Несомненно, что главная причина чествования юбилея Ахматовой – интерес к ней в свободном мире. Игнорировать ее дальше при сегодняшней ситуации в СССР становится невозможным.
Легко проследить по опубликованным статьям те основные вехи, по которым должно происходить «освоение» Ахматовой советской критикой. По указаниям свыше ее следует признать, но обязательно изобразив гражданским поэтом, в котором гражданские нотки появились лишь начиная с тридцатых годов (А. Синявский).

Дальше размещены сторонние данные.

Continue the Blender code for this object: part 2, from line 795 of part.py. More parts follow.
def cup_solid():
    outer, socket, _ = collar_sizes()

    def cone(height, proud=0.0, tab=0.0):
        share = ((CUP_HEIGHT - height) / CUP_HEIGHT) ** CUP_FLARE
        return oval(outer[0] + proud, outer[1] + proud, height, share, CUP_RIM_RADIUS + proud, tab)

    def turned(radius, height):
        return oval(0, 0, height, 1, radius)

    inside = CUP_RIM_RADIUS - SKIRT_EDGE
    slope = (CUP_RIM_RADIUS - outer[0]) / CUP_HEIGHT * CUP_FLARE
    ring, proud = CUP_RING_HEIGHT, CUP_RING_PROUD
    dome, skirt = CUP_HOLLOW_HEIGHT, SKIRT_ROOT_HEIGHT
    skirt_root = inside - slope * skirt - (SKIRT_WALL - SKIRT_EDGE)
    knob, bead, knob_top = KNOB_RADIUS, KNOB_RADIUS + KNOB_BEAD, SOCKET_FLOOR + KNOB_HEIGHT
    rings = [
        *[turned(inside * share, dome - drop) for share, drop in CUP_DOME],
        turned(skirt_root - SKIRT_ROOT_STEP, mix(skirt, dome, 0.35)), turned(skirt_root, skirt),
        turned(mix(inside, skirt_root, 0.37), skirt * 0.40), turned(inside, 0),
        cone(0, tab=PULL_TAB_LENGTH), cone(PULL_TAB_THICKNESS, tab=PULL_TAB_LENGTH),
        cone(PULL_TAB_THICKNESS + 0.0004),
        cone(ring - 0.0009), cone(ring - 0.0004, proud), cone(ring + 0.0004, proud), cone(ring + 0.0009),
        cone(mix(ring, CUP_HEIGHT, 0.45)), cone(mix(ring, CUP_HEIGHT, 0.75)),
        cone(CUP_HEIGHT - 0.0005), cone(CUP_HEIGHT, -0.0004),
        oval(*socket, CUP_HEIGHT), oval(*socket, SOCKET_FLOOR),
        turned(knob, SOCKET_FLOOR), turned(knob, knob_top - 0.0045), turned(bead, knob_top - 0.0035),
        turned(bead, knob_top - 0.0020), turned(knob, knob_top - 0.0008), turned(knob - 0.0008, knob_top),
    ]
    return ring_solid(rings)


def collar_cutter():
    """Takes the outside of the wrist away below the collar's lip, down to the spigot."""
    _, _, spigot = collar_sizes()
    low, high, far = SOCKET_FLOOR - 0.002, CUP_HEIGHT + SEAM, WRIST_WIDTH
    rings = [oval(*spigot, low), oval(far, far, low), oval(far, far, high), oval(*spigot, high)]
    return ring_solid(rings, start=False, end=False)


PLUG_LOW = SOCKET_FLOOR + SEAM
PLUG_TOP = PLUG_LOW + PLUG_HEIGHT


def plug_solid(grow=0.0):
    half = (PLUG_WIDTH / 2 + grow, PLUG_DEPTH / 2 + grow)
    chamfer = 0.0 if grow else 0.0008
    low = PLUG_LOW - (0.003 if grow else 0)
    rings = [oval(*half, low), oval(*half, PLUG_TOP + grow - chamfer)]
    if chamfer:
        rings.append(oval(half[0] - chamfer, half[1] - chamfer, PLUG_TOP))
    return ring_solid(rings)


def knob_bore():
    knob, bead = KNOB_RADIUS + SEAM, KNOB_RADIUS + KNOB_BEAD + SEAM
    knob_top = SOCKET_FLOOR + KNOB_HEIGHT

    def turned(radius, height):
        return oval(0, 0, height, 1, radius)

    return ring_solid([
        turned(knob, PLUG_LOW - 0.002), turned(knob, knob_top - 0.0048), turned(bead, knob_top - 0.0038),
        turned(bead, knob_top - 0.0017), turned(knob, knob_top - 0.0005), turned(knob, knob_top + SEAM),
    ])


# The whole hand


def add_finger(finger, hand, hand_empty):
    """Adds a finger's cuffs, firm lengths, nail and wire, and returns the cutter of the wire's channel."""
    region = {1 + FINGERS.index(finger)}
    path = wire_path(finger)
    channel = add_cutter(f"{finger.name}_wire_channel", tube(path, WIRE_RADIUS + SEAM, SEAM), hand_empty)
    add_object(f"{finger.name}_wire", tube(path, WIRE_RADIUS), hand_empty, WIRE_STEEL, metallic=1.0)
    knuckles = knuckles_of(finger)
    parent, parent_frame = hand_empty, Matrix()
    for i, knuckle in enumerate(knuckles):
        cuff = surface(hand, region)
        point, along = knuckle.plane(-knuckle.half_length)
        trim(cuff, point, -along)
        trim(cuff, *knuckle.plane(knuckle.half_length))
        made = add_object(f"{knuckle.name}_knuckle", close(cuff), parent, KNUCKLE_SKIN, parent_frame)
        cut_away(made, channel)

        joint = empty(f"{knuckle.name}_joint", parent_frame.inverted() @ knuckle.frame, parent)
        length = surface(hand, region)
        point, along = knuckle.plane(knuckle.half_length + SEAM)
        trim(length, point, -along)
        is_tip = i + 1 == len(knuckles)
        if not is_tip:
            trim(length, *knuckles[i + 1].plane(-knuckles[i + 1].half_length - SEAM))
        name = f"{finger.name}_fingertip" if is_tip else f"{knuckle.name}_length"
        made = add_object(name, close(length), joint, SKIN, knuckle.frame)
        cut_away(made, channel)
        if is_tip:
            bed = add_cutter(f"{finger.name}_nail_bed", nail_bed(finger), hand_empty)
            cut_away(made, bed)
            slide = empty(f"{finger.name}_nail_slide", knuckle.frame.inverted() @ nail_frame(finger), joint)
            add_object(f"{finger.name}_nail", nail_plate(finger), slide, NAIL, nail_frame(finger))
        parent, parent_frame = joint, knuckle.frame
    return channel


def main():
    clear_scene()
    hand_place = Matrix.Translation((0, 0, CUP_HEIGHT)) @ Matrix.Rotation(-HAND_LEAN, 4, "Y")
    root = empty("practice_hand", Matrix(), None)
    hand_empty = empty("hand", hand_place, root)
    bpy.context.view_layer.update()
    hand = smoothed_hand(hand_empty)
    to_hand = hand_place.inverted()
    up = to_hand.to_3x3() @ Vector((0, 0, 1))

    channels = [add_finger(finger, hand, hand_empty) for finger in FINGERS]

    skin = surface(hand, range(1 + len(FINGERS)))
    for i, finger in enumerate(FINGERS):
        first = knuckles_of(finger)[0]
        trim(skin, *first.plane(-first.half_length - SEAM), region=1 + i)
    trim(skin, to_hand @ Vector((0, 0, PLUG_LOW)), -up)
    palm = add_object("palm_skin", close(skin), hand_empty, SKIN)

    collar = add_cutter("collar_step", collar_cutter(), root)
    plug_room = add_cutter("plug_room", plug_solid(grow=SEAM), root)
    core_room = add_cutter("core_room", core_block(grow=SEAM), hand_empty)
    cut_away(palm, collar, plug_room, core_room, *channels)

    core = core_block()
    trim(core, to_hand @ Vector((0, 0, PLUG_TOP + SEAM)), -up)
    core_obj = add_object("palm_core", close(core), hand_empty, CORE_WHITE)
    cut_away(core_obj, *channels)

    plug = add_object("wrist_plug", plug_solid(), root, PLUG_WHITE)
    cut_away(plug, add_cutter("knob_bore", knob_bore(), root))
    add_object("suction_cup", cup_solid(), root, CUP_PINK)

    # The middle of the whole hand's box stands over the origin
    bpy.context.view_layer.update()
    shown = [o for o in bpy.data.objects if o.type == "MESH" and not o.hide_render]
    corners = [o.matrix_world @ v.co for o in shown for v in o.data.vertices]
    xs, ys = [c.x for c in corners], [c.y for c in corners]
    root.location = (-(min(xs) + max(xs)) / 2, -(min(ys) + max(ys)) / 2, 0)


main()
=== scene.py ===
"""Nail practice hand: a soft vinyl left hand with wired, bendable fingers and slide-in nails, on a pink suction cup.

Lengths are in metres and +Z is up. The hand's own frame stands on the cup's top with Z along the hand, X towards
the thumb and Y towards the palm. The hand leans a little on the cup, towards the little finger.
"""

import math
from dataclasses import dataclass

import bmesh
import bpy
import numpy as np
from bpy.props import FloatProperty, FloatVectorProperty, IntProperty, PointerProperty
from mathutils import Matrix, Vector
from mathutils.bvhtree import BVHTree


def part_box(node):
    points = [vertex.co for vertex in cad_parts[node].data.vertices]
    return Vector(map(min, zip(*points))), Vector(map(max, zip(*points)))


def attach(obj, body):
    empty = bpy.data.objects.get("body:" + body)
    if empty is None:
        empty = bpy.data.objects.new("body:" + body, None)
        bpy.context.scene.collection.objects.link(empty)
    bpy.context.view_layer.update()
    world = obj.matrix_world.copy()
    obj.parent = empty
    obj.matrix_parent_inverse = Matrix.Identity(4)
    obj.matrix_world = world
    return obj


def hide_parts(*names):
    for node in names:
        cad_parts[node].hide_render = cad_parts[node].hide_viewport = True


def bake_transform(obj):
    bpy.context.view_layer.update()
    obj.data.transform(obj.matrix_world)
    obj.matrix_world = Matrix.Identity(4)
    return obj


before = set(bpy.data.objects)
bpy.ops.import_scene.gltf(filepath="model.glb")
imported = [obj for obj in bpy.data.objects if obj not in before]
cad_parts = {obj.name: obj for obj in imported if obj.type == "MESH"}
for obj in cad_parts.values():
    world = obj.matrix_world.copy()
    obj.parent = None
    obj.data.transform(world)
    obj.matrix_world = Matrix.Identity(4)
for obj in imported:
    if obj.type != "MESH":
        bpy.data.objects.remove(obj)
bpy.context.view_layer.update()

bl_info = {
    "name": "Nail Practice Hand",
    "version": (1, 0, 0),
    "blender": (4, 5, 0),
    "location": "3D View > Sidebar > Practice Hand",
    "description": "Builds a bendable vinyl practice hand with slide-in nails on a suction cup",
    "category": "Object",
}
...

Затем следует отделить «несозвучное» в ее поэзии от более или менее приемлемого, подав его как некий застарелый спор с тенями прошлого, непонятный нашему советскому писателю (А. Урбан). Еще лучше, если какой-нибудь автор будет в состоянии эту несозвучную часть «осмыслить» в плане соцреализма (см. статью К. Чуковского, в которой он старается подать Ахматову как «мастера исторической живописи», а «Поэму без героя», оцениваемую свободной критикой как венец ее творчества и посвященную темам Страшного Суда Совести, Возмездия и Искупления, как «историческое произведение», описывающее «русские семидесятые годы – это стихийное вторжение капитализма в полуфеодальную Русь, это бешеный разгул спекуляций, биржевой ажиотаж, миллионные барыши банковских и железнодорожных магнатов, их дикие кабацкие оргии».

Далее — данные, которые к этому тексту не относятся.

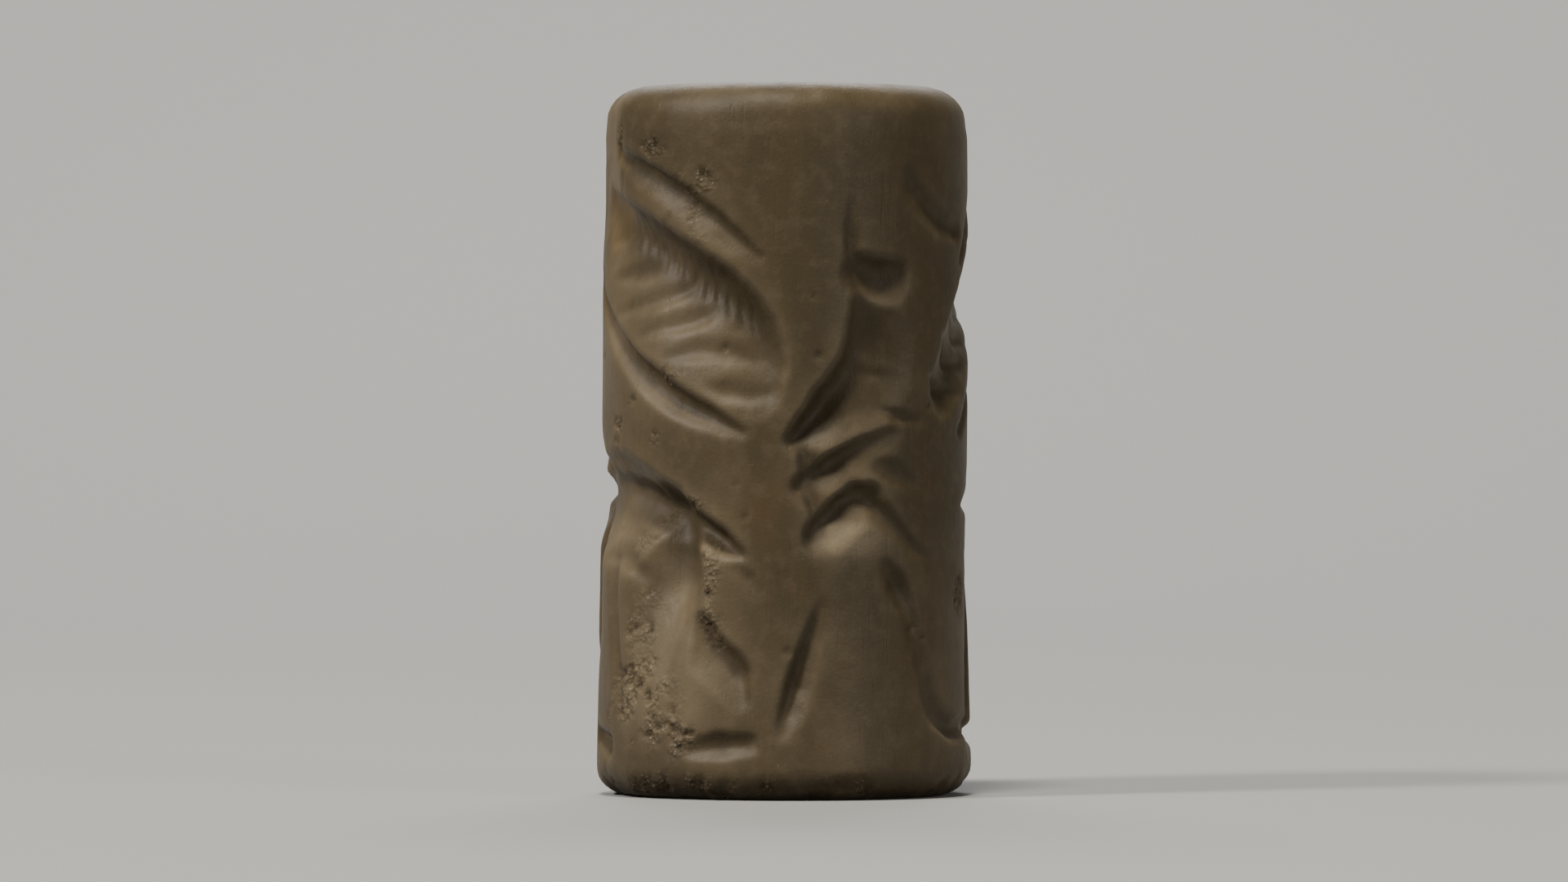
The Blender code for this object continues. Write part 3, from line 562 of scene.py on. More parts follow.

Особый акцент следует делать на враждебности Ахматовой к эмиграции, но ни словом не упоминать при этом об ее отношении к большевистской революции и неприятии коммунизма. «В общем и целом» – изображать Ахматову в роли советской поэтессы, главное в творчестве которой «принадлежит нашему времени» (А. Урбaн). Всю эту трагикомическую ситуацию можно было бы определить одним предложением – «Магомет идет к горе», если бы оно не унижало великого пророка магометан. Увы, это не прямой путь человека, честно признавшего свое бессилие заставить другого сдаться, а обходной путь жулика, и окружающих свидетелей неравного поединка.
* * *
Отмечая со своей стороны семидесятипятилетие Анны Ахматовой, наша редакция открывает эту книгу «Граней» полученным ею из России циклом Ахматовских стихов под общим названием «Реквием», скомп[о]нованным автором в 1957 году. «Реквием» посвящен трагедии российских жен и матерей в эпоху «ежовщины». Простаивая перед тюрьмами в очередях в надежде узнать о судьбе своих близких или передать передачу, женщины узнали, что вместе с ними, в той же ужасной тоске по сыну, стоит большой российский поэт – Анна Ахматова, и попросили когда-нибудь описать их общие муки. Ахматова выполнила свое обещание, адресовав товаркам по общероссийскому несчастью свой «Реквием»:
Для них я широкий покров
Из бедных, у них же подслушанных слов.
О них вспоминаю всегда и везде,
О них не забуду и в новой беде...
При сравнении экземпляров, – изданного а Мюнхене и полученного нами, – обнаружился ряд разночтений, неизбежных при многократном переписывании рукописей любителями поэзии. Не исправляя своего и не оспаривая правильности мюнхенского, мы помещаем «Реквием» точно в том виде, в каком прибыл он в «Грани» из своего далекого путешествия.